C’era una volta il quinto posto in Champions e l’exploit del calcio italiano: c’è un dato che certifica quanto sia grossa la figuraccia fatta quest’anno
C’era una volta il calcio italiano che dominava l’Europa. O almeno, c’era l’illusione che potesse tornare a farlo dopo la scorsa stagione, quando tre squadre tricolori arrivarono in finale nelle tre competizioni UEFA, regalando persino un posto extra in Champions per il 2024/25.
Oggi, invece, l’illusione si è sciolta come neve al sole e il calcio italiano si ritrova a fare i conti con un’umiliazione storica.
Il dato che fotografa meglio questo disastro è il payroll complessivo delle squadre eliminate rispetto a quello degli avversari. Juventus, Milan e Atalanta, infatti, vantavano un monte stipendi superiore del 194% rispetto ai club che le hanno fatte fuori. Sul mercato, poi, hanno speso addirittura il 359% in più. Eppure, sul campo, la superiorità economica non si è tradotta in risultati. Anzi.
La Juventus aveva un payroll di 112,9 milioni di euro, contro i 32,2 milioni del PSV Eindhoven. Parliamo di un divario di 250%. Sul mercato, poi, i bianconeri hanno investito 193,3 milioni di euro in nuovi acquisti, mentre il PSV si è fermato a 34,5 milioni, una differenza addirittura del 460%. Eppure, la squadra olandese ha avuto la meglio, mandando Allegri e i suoi fuori dalla Champions League.
E qui sorge spontanea la domanda: come è possibile che un club con una disponibilità economica tanto inferiore riesca ad avere la meglio? La risposta è semplice quanto impietosa: la Juventus ha speso, ma ha speso male. Non è una questione solo di budget, ma di programmazione, identità di gioco e gestione tecnica. Il PSV, pur con meno mezzi, ha dimostrato di essere più squadra.
Passiamo al Milan, un altro esempio perfetto di fallimento gestionale. I rossoneri vantavano un payroll di 103,6 milioni di euro, mentre il Feyenoord si fermava a 31,7 milioni. Anche qui, parliamo di un divario abissale, 227% in più per il Milan. Con l’aggravante che una parte di quei 103,6 derivano da Santiago Gimenez, acquistato proprio dalle mani del Feyenoord, che poi è riuscito a passare il turno anche senza di lui. Male, anzi malissimo.

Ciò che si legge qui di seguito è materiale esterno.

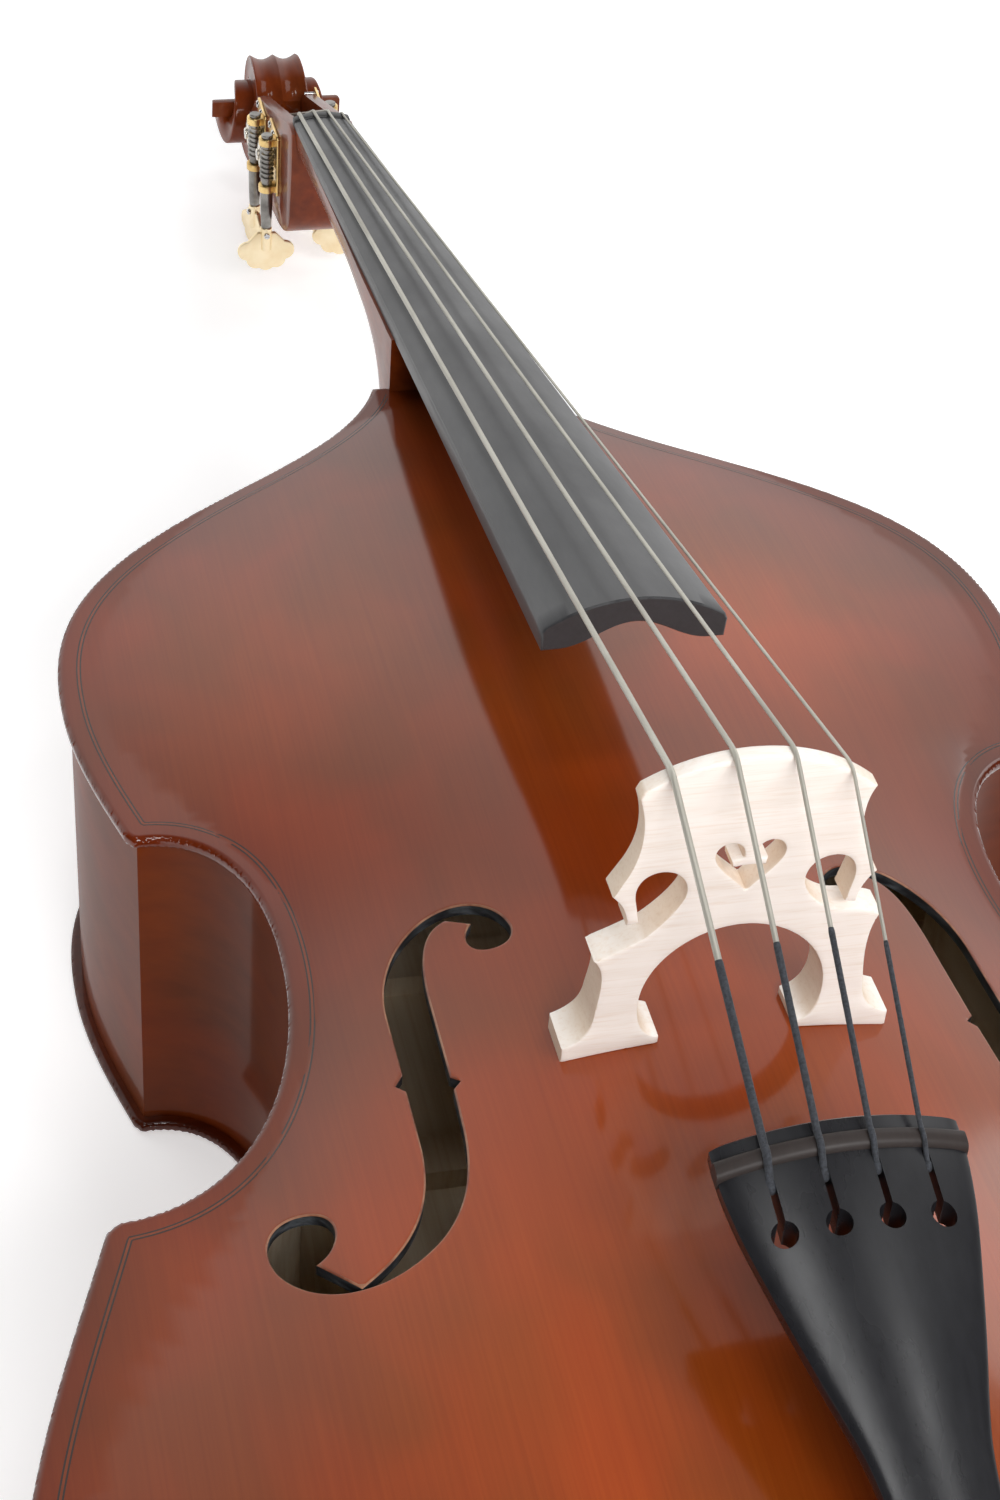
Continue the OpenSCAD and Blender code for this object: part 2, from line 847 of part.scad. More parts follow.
function string_route(i, name) =
    let (
        r = string_r[i],
        m = machine(name),
        tx = tail_string_x[i],
        bx = bridge_spread * string_place[i],
        nx = nut_spread * string_place[i],
        sx = 3.5 * string_place[i],
        rz = tail_z(ridge_y) + 9 + 9 * (1 - pow(tx / 53, 2)) + 3.4,
        nz = nut_height(nx) + r + string_gap,
        wr = (drum_r + r + 0.5) / cos(180 / wrap_steps)
    )
    concat(
        [
            [tx, ridge_y - 9, rz - 7],
            [tx, ridge_y - 2, rz + r + string_gap - 1],
            [tx, ridge_y + 3, rz + r + string_gap + 0.2]
        ],
        [
            [bx, -8, top_z + bridge_top(bx) + r + string_gap - 0.5],
            [bx, -4, top_z + bridge_top(bx) + r + string_gap],
            [bx, 0, top_z + bridge_top(bx) + r + string_gap - 0.3],
            [nx, nut_y, nz + 0.4],
            [nx, nut_y + 5, nz],
            [nx, nut_y + 9, nz - 1.4]
        ],
        [for (k = [0:wrap_turns * wrap_steps])
            let (a = 70 - 360 * k / wrap_steps)
            [sx + m[1] * -2.05 * r * k / wrap_steps, m[2] + wr * cos(a), m[3] + wr * sin(a)]]
    );

// top of the nut over x
function nut_height(x) = seat(nut_y) + 5 - 60 + sqrt(64.2 * 64.2 - x * x);

module string(i, name) {
    route = string_route(i, name);
    color(steel)
        loft(tube_rings(route, [for (p = route) string_r[i]], 8));
}

// ---- tuning machines ----

plate_x = pegbox_half;
plate_thick = 2;
worm_x = 33;
worm_dy = -17;
worm_r = 5.6;
shaft_r = 3;
gear_r = 11;
key_drop = 76;

// places a machine's parts: x outward from the cheek, y and z from its string post
module at_machine(name) {
    m = machine(name);
    translate([0, m[2], m[3]])
        mirror([m[1] < 0 ? 1 : 0, 0, 0])
        children();
}

module tuner_plate(name) {
    color(brass)
        at_machine(name)
        difference() {
            union() {
                translate([plate_x, -25, -26]) cube([plate_thick, 38, 52]);
                for (z = [-23, 17])
                    translate([0, worm_dy, z]) {
                        translate([worm_x, 0, 0]) cylinder(r = 6.5, h = 6);
                        translate([plate_x, -5, 0]) cube([worm_x - plate_x, 10, 6]);
                    }
            }
            translate([worm_x, worm_dy, -40]) cylinder(r = shaft_r + fit, h = 80);
            translate([plate_x - 5, 0, 0]) rotate([0, 90, 0]) cylinder(r = bearing_r + fit, h = 20);
        }
}

module plate_screws() {
    color(steel)
        for (m = machines)
            at_machine(m[0])
            for (y = [-7, 9], z = [-21, 21])
                translate([plate_x - 8, y, z])
                rotate([0, 90, 0]) {
                    cylinder(r = 1.4, h = 9);
                    translate([0, 0, 8 + plate_thick]) cylinder(r1 = 3, r2 = 2.2, h = 1.6);
                    cylinder(r = 1.4, h = 8 + plate_thick);
                }
}

// worm shaft with its thread between the two bearings
module worm(name) {
    color(steel)
        at_machine(name)
        translate([worm_x, worm_dy, 0]) {
            translate([0, 0, -62]) cylinder(r = shaft_r, h = 62 + 25.5);
            translate([0, 0, 23.3]) cylinder(r = 4.6, h = 2.2);
            translate([0, 0, -16.7]) cylinder(r = 4.4, h = 33.4);
            for (z = [-14:4:14])
                translate([0, 0, z - 1]) cylinder(r = worm_r, h = 2);
            translate([0, 0, -54.6]) cylinder(r1 = 4.2, r2 = 5, h = 25);
            translate([0, 0, -30]) cylinder(r = 5, h = 6.7);
        }
}

key_t = 4;

// how far each key is turned at rest
function key_spin(name) = name == "a" ? 75 : 0;

module key_outline() {
    for (side = [-1, 1]) {
        translate([side * 15, 0]) circle(8);
        translate([side * 8, -7.5]) circle(8);
    }
    translate([0, -10]) circle(7.5);
    polygon([[-15, -8], [15, -8], [15, 8], [7.5, 16], [-7.5, 16], [-15, 8]]);
}

module key(name) {
    color(brass)
        at_machine(name)
        translate([worm_x, worm_dy, -key_drop])
        rotate([0, 0, key_spin(name)])
        difference() {
            union() {
                rotate([90, 0, 0])
                    translate([0, 0, -key_t / 2])
                    linear_extrude(key_t)
                    key_outline();
                translate([0, 0, 2]) cylinder(r = 4.6, h = 19);
            }
            translate([0, 0, 4]) cylinder(r = shaft_r + fit, h = 20);
            translate([0, 0, 15]) rotate([90, 0, 0]) cylinder(r = 1.3, h = 10);
        }
}

module key_screw(name) {
    color(steel)
        at_machine(name)
        translate([worm_x, worm_dy, -key_drop + 15])
        rotate([0, 0, key_spin(name)])
        rotate([90, 0, 0]) {
            translate([0, 0, shaft_r + fit]) cylinder(r = 1.3, h = 3);
            translate([0, 0, 4.6]) cylinder(r = 2.4, h = 1.6);
        }
}

module string_post(name) {
    color(steel)
        at_machine(name)
        rotate([0, 90, 0])
        difference() {
            union() {
                translate([0, 0, -21]) cylinder(r = bearing_r, h = 21 - slot_half + 0.5);
                translate([0, 0, -slot_half]) cylinder(r = drum_r, h = 2 * slot_half);
                translate([0, 0, slot_half - 0.5]) cylinder(r = bearing_r, h = 29.5 - slot_half + 0.5);
                translate([0, 0, 29]) cylinder(r = 3, h = 9.5);
            }
            rotate([90, 0, 0]) cylinder(r = 1.3, h = 20, center = true);
        }
}

gear_teeth = 24;

module gear(name) {
    color(brass)
        at_machine(name)
        translate([29.7, 0, 0])
        rotate([0, 90, 0])
        difference() {
            union() {
                linear_extrude(6.6)
                    difference() {
                        circle(gear_r);
                        for (i = [0:gear_teeth - 1])
                            rotate(360 * i / gear_teeth)
                            translate([gear_r, 0])
                            polygon([[0.5, -0.9], [0.5, 0.9], [-1.8, 0.35], [-1.8, -0.35]]);
                    }
                translate([0, 0, 6.6]) cylinder(r = 4.6, h = 2.4);
            }
            translate([0, 0, -1]) cylinder(r = 3, h = 9.8);
        }
}

// ---- endpin ----

collar_y = -lower_len + overhang;

module endpin_socket() {
    color(ebony)
        translate([0, collar_y - 4, endpin_z])
        rotate([-90, 0, 0])
        difference() {
            cylinder(r = socket_r, h = 44);
            translate([0, 0, -1]) cylinder(r = rod_r + 0.08, h = 60);
        }
}

module endpin_collar() {
    color(steel)
        difference() {
            translate([0, collar_y, endpin_z])
                rotate([90, 0, 0])
                rotate_extrude()
                polygon([
                    [rod_r + 0.08, 4], [socket_r, 4], [socket_r, 0], [21, 0], [21, 3], [20, 8],
                    [14, 10], [14, 16], [20, 18], [20, 22], [15, 24], [13, 34], [rod_r + 0.08, 34]
                ]);
            translate([0, collar_y - 28, endpin_z]) cylinder(r = 3.05, h = 30);
        }
}

module endpin_rod() {
    color(steel)
        translate([0, collar_y - 54, endpin_z])
        rotate([-90, 0, 0])
        cylinder(r = rod_r, h = rod_len);
}

module endpin_tip() {
    color(ebony)
        translate([0, collar_y - 54, endpin_z])
        rotate([90, 0, 0])
        difference() {
            translate([0, 0, -16])
                rotate_extrude()
                polygon(concat([[0, 0], [9, 0], [11, 10]],
                    curve([[11, 10], [15, 18], [14, 30], [0, 32]], 6)));
            translate([0, 0, -17]) cylinder(r = rod_r, h = 17);
        }
}

module endpin_screw() {
    color(steel)
        translate([0, collar_y - 28, endpin_z + rod_r + 0.4]) {
            cylinder(r = 3, h = 17);
            translate([0, 0, 15.6]) cylinder(r = 6, h = 4);
            translate([-9, -1.5, 18.6]) cube([18, 3, 9]);
        }
}

top_plate();
top_purfling();
back_plate();
rib(0, 1);  // rib_upper_left
rib(0, 0);  // rib_upper_right
rib(1, 1);  // rib_waist_left
rib(1, 0);  // rib_waist_right
rib(2, 1);  // rib_lower_left
rib(2, 0);  // rib_lower_right
upper_block();
lower_block();
corner_blocks();
linings();
back_braces();
bass_bar();
sound_post();
neck();
fingerboard();
nut();
bridge();
saddle();
tailpiece();
tail_wire();
string(0, "e");  // string_e
string(1, "a");  // string_a
string(2, "d");  // string_d
string(3, "g");  // string_g
tuner_plate("e");  // tuner_plate_e
tuner_plate("a");  // tuner_plate_a
tuner_plate("d");  // tuner_plate_d
tuner_plate("g");  // tuner_plate_g
plate_screws();
worm("e");  // worm_e
worm("a");  // worm_a
worm("d");  // worm_d
worm("g");  // worm_g
key("e");  // key_e
key("a");  // key_a
key("d");  // key_d
key("g");  // key_g
key_screw("e");  // key_screw_e
key_screw("a");  // key_screw_a
key_screw("d");  // key_screw_d
key_screw("g");  // key_screw_g
string_post("e");  // string_post_e
string_post("a");  // string_post_a
string_post("d");  // string_post_d
string_post("g");  // string_post_g
gear("e");  // gear_e
gear("a");  // gear_a
gear("d");  // gear_d
gear("g");  // gear_g
endpin_socket();
endpin_collar();
endpin_rod();
endpin_tip();
endpin_screw();
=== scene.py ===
"""Looks of the double bass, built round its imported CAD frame. Lengths are in mm until a mesh is made."""

import math

import bmesh
import bpy
import numpy as np
from mathutils import Matrix, Vector
from mathutils.geometry import delaunay_2d_cdt
from mathutils.kdtree import KDTree


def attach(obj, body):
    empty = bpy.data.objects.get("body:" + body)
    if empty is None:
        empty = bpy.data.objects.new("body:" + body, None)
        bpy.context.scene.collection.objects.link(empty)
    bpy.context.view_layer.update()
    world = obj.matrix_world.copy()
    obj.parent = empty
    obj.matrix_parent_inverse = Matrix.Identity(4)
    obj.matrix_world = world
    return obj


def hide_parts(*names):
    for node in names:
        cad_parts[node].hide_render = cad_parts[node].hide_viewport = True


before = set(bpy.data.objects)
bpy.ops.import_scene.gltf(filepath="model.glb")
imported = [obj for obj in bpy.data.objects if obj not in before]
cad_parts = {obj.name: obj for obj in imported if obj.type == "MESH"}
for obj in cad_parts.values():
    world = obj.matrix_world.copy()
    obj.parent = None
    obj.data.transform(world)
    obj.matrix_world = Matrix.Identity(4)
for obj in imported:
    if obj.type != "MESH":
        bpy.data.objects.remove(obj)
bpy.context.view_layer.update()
rng = np.random.default_rng(5)

# ---- sizes, as in the CAD source ----

UPPER_LEN, LOWER_LEN = 606, 500
UPPER_HALF, WAIST_HALF, LOWER_HALF = 268, 184, 339
TOP_Z, PLATE_T, ARCH_H = 214, 7, 34
RIB_TOP = TOP_Z - PLATE_T
OVERHANG, RIB_T = 6, 2.5
FOLD_Y, FOLD_RISE = 385, 54
NECK_NOTCH, SADDLE_HALF, SADDLE_DEPTH = 36, 30, 14
HEEL_Y, NUT_Y, BOARD_END = 600, 1048, 180
BOARD_W0, BOARD_W1 = 47, 21.5
SCROLL_Y, SCROLL_Z = 1264, TOP_Z - 138
PEGBOX_HALF, SLOT_HALF = 24.5, 14.5
ENDPIN_Z = 107
MACHINES = {  # each string post: its side, y and z
    "e": (-1, 1122, TOP_Z - 101),
    "g": (1, 1152, TOP_Z - 107),
    "a": (-1, 1183, TOP_Z - 113),
    "d": (1, 1212, TOP_Z - 120),
}


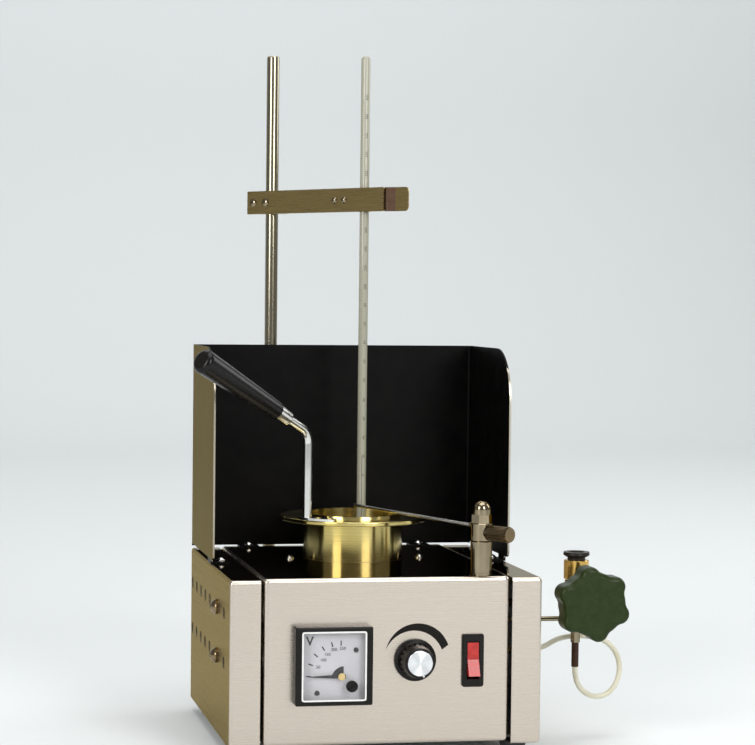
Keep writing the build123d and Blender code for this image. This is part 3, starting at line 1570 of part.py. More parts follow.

Ma la vera differenza sta nel mercato: il club di Rotterdam ha speso solo 25,9 milioni per i nuovi acquisti, incassandone 90,4. Il Milan, invece, ha speso 121,7 milioni, incassandone solo 50,8. Tradotto: il Feyenoord ha costruito una squadra sostenibile, il Milan ha fatto un mercato discutibile e lo ha pagato.
Il risultato? L’ennesima eliminazione amara. I rossoneri non hanno saputo sfruttare la loro superiorità economica, finendo vittime di un avversario molto più compatto e organizzato.
Se per Juventus e Milan si poteva parlare di una batosta, il discorso per l’Atalanta è leggermente diverso. Il club bergamasco aveva comunque un vantaggio economico importante: 55,4 milioni di payroll contro i 28,4 milioni del Brugge (+95%). Anche sul mercato, la Dea ha speso 104,3 milioni, mentre i belgi si sono fermati a 31 milioni.
Ma almeno la squadra di Gasperini ha lottato. E, soprattutto, il Brugge non è stato un avversario morbido: si tratta di un club che da anni investe bene, valorizza i giovani e ha un progetto tecnico chiaro. La differenza con PSV e Feyenoord sta tutta qui: il Brugge è cresciuto nel tempo, mentre gli olandesi hanno battuto squadre italiane più forti solo sulla carta, ma debolissime nella gestione tecnica e tattica.
Il dato più allarmante? Il totale dei payroll delle squadre italiane eliminate è stato di 272 milioni di euro, contro i 92,4 milioni delle avversarie. Quasi il triplo. Eppure, Juventus, Milan e Atalanta hanno salutato la Champions prima del previsto.
Questo dato certifica un problema enorme: il calcio italiano investe tanto, ma non bene. I club di Serie A spendono più di quanto incassano, si ritrovano con bilanci in rosso e senza una strategia chiara. Dall’altra parte, il modello olandese e belga dimostra che si può competere anche con meno risorse, se si lavora con competenza.
L’eliminazione di Juventus, Milan e Atalanta non è solo una figuraccia. È la dimostrazione di quanto il calcio italiano sia indietro rispetto a un modello più sostenibile e vincente. E se non si cambia rotta, il rischio è che questa debacle diventi la norma, piuttosto che un’eccezione.